PastView Blog

Find out more about Digital Access & Discovery

 

PastView Community

Find out more about Digital Access & Discovery

 

Multi-Language Support for Optical Character Recognition (OCR)

Posted by Marshall Parr on March 21, 2022 at 3:01 PM

We have now introduced new multi-language support for use with the OCR (Optical Character Recognition) tool. This is for use with your typed-text items upon import into PastView, or retrospectively for your existing items. 

This feature is available to everyone and can be accessed in the following ways:

  • On Item pages - The OCR item button now has language options available.
  • On the Import Files panel
  • On Collection Pages under 'OCR all items'

What is the purpose of Multi-Language Support for OCR?

This addition to the OCR tool provides increased character recognition accuracy for use with Spanish and French characters and words. This tool is particularly suitable for use with typed-text which is either:

  • A combination of two or more languages (e.g. English and French) where more than half the document is in one particular language or;
  • Entirely written in French or Spanish.

 

What can Multi-Language Support for OCR do?

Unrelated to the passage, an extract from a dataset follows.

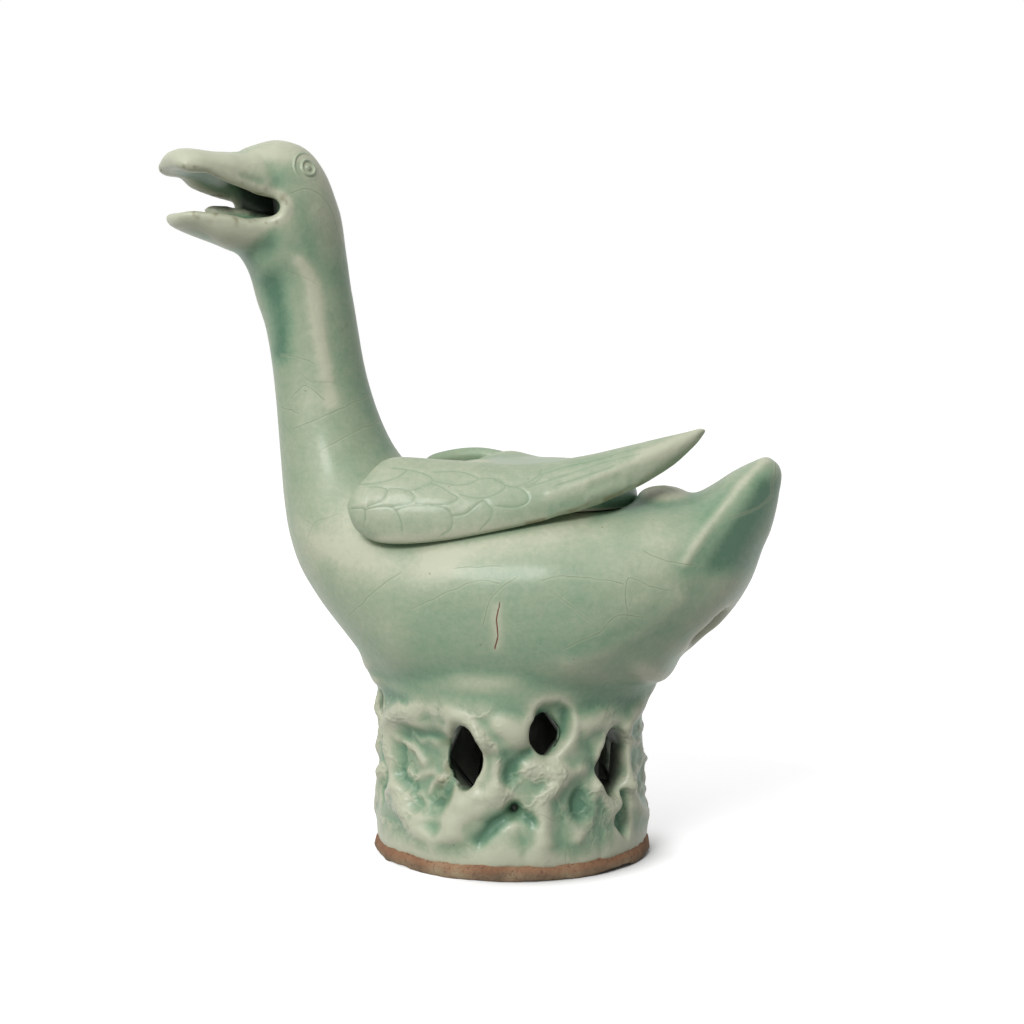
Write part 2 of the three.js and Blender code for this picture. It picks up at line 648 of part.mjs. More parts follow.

  • Recognise languages (English, French or Spanish) and output into a single transcription
  • Select the relevant word from the relevant language dictionary in order to recognise a character
  • Allow you to check OCR outputs to determine accuracy and re-process in an alternative language if not accurate.

 

Further Notes

When selecting a language other than English, the OCR system will look for characters and words in that language. This does not mean it won't recognise English characters within the text, however it will not be using an English dictionary to determine which letters are likely to appear, and as such will result in poorer detection of English words.

We therefore recommend only selecting another language if the majority of the document being processed is in that language, or if finding accurate words and phrases in the other language is of higher concern than the English text.